Bus voltage level choice for standalone residential DC nanogrid^[2]

Summary:

In 2019, S. Moussa, M. J.-B. Ghorbal, and I. Slama-Belkhodja presented a guideline in order to choose appropriate voltage level for standalone residential DC Nano grid to ensure user safely, efficiency and cost saving.

• They have considered power consumption, area of application deployment, cable size and transmission losses as elements to find the suitable bus voltage of DC Nano grid.
• Also, in this paper they have compared results between five suitable voltage levels for DC Nano grid (12V, 24V, 48V, 60V and 100V DC).

Results:

• Most commercialized DC load generally run on 12 or 24V and some on 48V.Hence use of higher voltage level is not suitable as they will require step down converter as interface between bus and the load.
• Using voltage less than 15V is safe for user and for voltage level ranging for 15 to 100V, protection must be implemented only if the power is greater than 1000W only. So in this paper voltage level ranging from 12V to 100V is considered as it requires basic protection.
• 12V DC presents worst performance in terms of voltage drop, power loss and maximum allowed cable length while 100V DC presents the best. The performance increases with the increase of DC voltage level bus except 60V which presents a poorer performance than 48V DC.
• Finally taking the into consideration the cost and performance, they concluded that 48V voltage level is the best choice for their case of study.

A testbed for experimental validation of a low-voltage DC nanogrid for buildings^[3]

Summary:

In 2012, I. Cvetkovic et al presented the testbed for DC Nano grid for its system-level operation analysis with initial experimental results and conclusion.

Testbed Specification:

The testbed comprises 5kW Suntech's Solar Panels, 3.5kW Clean Field Energy's vertical axis wind turbine and 45Ah Saft's Li-ion battery bank, interface to grid (10kW) and Plug in to hybrid vehicle (5kW).

• Total Sourcing Capability of Nano grid is 33.5kW
• Assuming, Source coincidence factor n_SC=80%
• Load Co incidence factor n_LC=50%
• Peak Load Power=13.4kW ≈15kW
• Maximum current for Given Peak Load= 40A
• Bus wire gauge corresponding to current value is AWG 8 (8.37mm²)
• Maximum Voltage drop 7.2 V
• And Maximum Length of bus is 24m.

Converter Specification:

a.

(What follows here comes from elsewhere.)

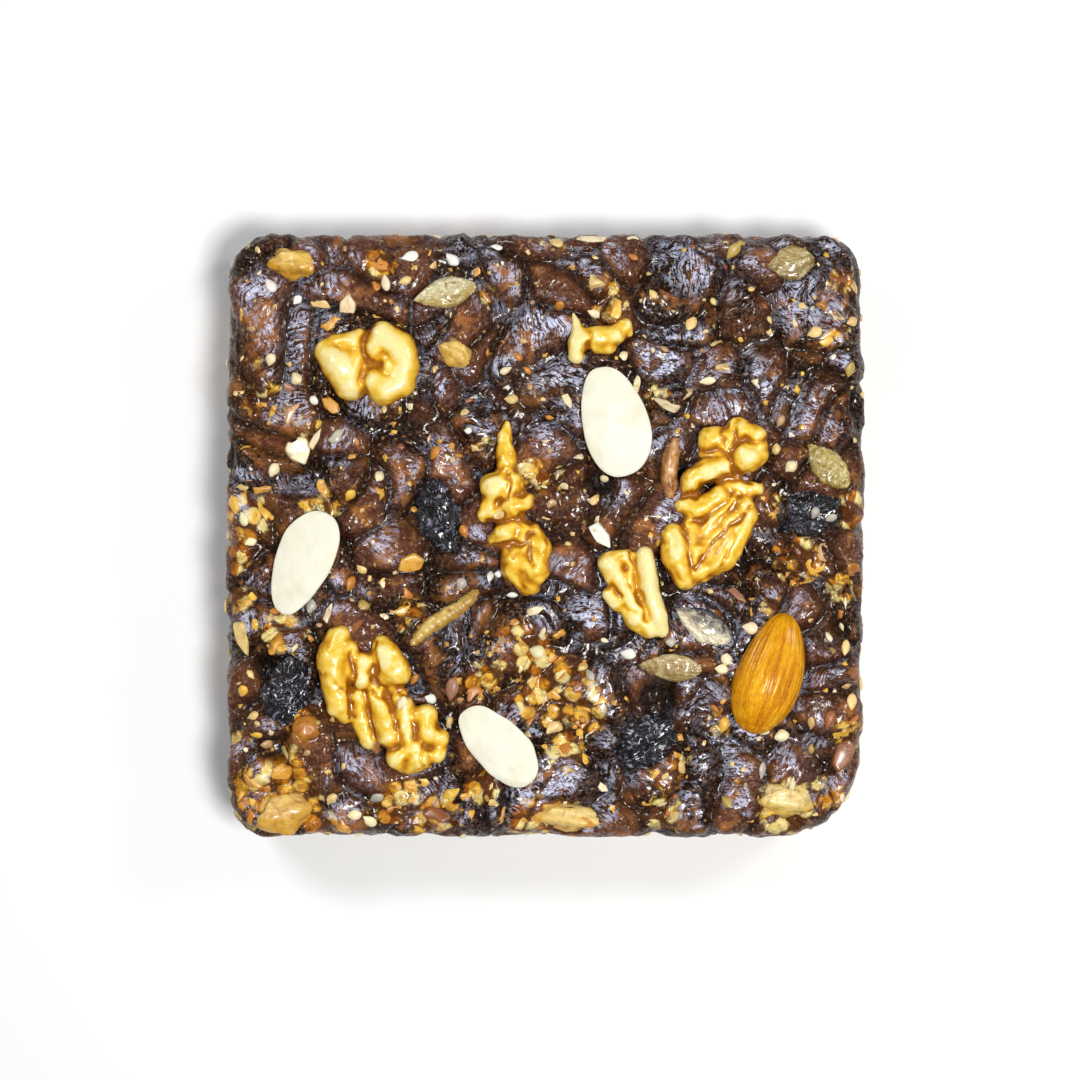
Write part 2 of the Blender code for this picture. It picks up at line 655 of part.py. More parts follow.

The grid interface converter –Energy control center (ECC)

• Two stage, single phase PWM converter.
• Comprises three phase legs: two are used in H bridge configuration to interface with the grid and third one is used as a bidirectional synchronous rectifier dc-dc converter.

b. The battery interface converter:

• The 10kW three phase interleaved, bidirectional buck/boost converter.
• The single, two switch buck/boost converter suffers from relatively large switch turn on, turn off and diode reverse recovery losses. Almost 22% of savings in the total loss can be achieved by three phase interleaved, bidirectional buck/boost converter.
• three phase interleaved, bidirectional buck/boost converter has three times higher frequency compared to single.

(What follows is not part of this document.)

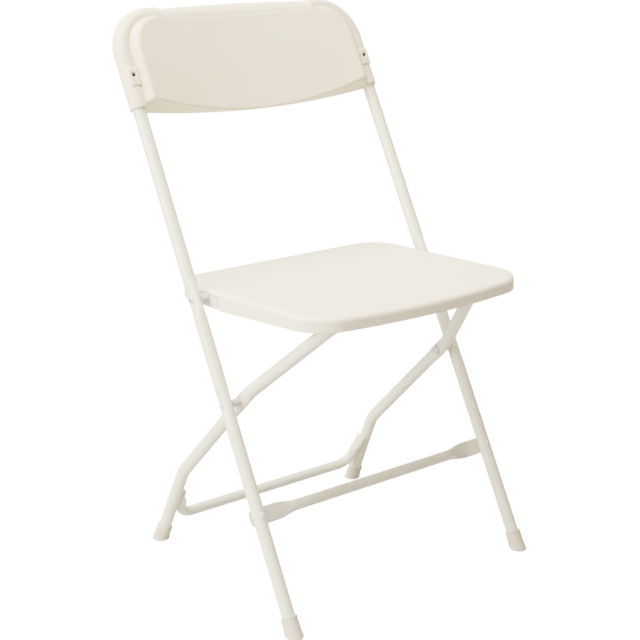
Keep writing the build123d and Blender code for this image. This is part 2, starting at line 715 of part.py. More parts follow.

c. The PV inverter converter:

• The PV interface converter is a 5kW three phase interleaved boost converter of the same topology as the battery interface converter.
• It features two independent control. One is MPPT loop and another is low bandwidth droop control loop.

System level Tests:

1. First test is with a grid and a battery interface converter connected on the bus and loaded with a 1.8kW resistive load.
2. Second one is battery shut down test.

Control Scheme for a Bidirectional Converter in a Self-Sustaining Low-Voltage DC Nanogrid^[4]

Summary:

In 2015, S. I. Ganesan, D. Pattabiraman, R. K. Govindarajan, M. Rajan, and C. Nagamani proposed the control algorithm for the Energy Management System (EMS) to provide uninterrupted power supply to the DC loads and achieve self – sufficiency by minimizing grid power consumption.

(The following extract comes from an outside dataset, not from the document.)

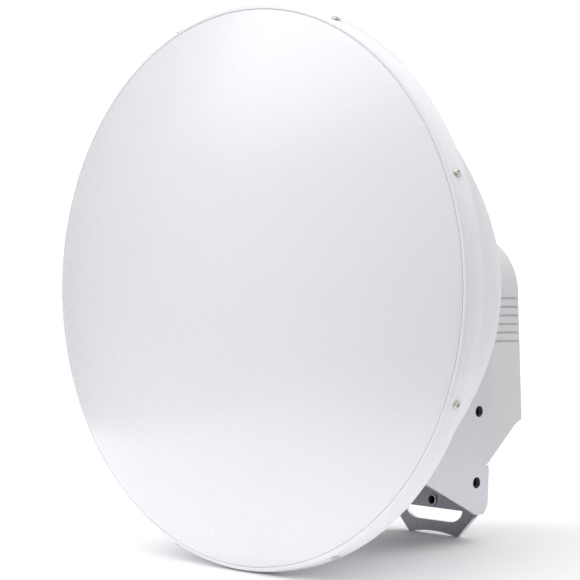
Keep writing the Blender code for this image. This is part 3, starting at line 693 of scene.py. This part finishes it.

• They have developed a control scheme for a cascaded two stage bidirectional converter interface between the Nano grid and the AC distribution network. The topology they have used is a bidirectional DC-DC converter followed by a three phase inverter. As bidirectional DC-DC converter, Dual Active Bridge (DAB) converter is used which consist of voltage source inverters on either side of a HF transformer.
• An empirical relation for the power flow through converter.
• And optimal link voltage ranges to achieve power transfer between rated limits.

Operation:

• To control the power flow through DAB converter, a simple open loop control is used, by appropriately choosing the capacitor DC link voltage, inherent power flow control between rated limit was achieved. It overcomes circulating current and switching issues without using complex circuit.
• The three phase inverter uses double loop control to regulate the DC capacitor link voltage at the reference value, thereby facilitating power exchange with AC grid.
• The bidirectional converter operates in three modes namely power surplus mode, power deficit mode and idle mode and transition between different modes were achieved based on four level control scheme based on battery voltage.

Result:

• The proposed scheme was compared with existing two mode control method/Power management method and two band control method.
• The proposed system operates idle mode for 17.4 hours while an idle operating for two band control method is 4.1 hour which ensures no power was transferred through DAB during idle mode.
• For a single day the proposed scheme is consumed only 1.83kWhr on the other hand power management control method consumed 2.87kWhr and two mode operation consumed 4.26kWhr.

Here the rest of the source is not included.